The MOD has marked the anniversary of the launch of Project Servator which protects Defence personnel and infrastructure.

The Ministry of Defence Police (MDP) launched Project Servator two years ago to protect Defence staff, assets, and facilities in the UK. The initiative also extends to protecting local communities and providing a wider police presence.

Officers in the project are trained to gather intelligence and spot criminal activity, ranging from driving offences and shoplifting to carrying weapons and terrorism. Servator officers share intelligence with other police forces and access resources including CCTV and sniffer dogs.

Assistant Chief Constable Dave Long said: “Cooperation between the public, organisations, partners and the police is one of the most powerful tools to tackle the challenge that the UK faces from terrorism and, with the ongoing threat, this cooperation is more important than ever.”

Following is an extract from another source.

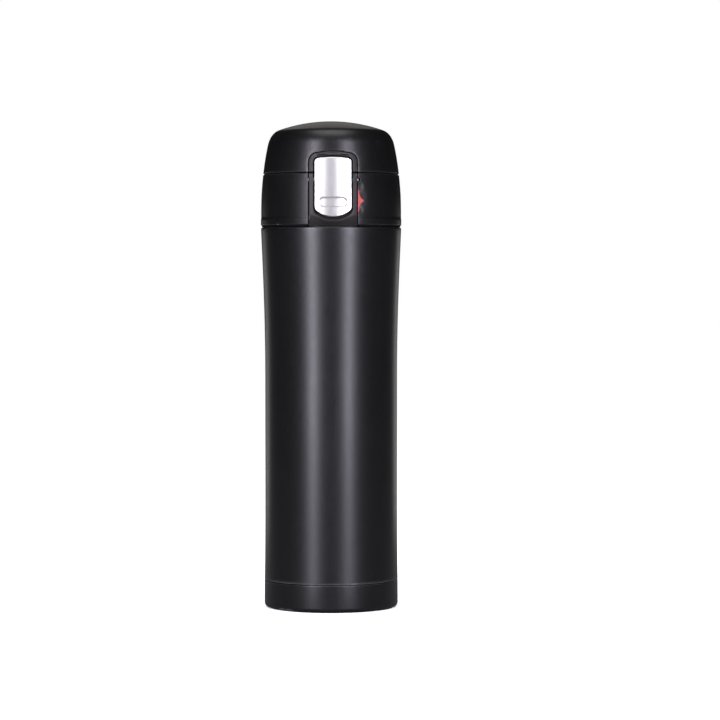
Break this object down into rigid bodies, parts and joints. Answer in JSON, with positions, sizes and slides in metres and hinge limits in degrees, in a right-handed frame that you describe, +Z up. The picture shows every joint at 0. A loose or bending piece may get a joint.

“We rely on staff and members of the public, within the communities that we protect, to be our extra eyes and ears. Everybody has an important role to play by reporting any suspicious behaviour that they see or hear, or anything that just doesn’t feel right. However insignificant you think something may be, trust your instincts and report it because your actions could potentially save lives.”

The project was launched at HM Naval Base Portsmouth and the Atomic Weapons Establishment Sites in Berkshire. The project engages with other departments including the British Transport Police, Metropolitan Police Service, and the City of London Police, and encourages members of the public and other groups to provide information on suspicious activity.

Project Servator presence is most prominent at defence sites including Defence Headquarters in Whitehall and HM Naval Base Clyde. Anyone with information on any potential terrorist activity is encouraged to contact the police or other local authorities and further information and advice are available on the government’s website.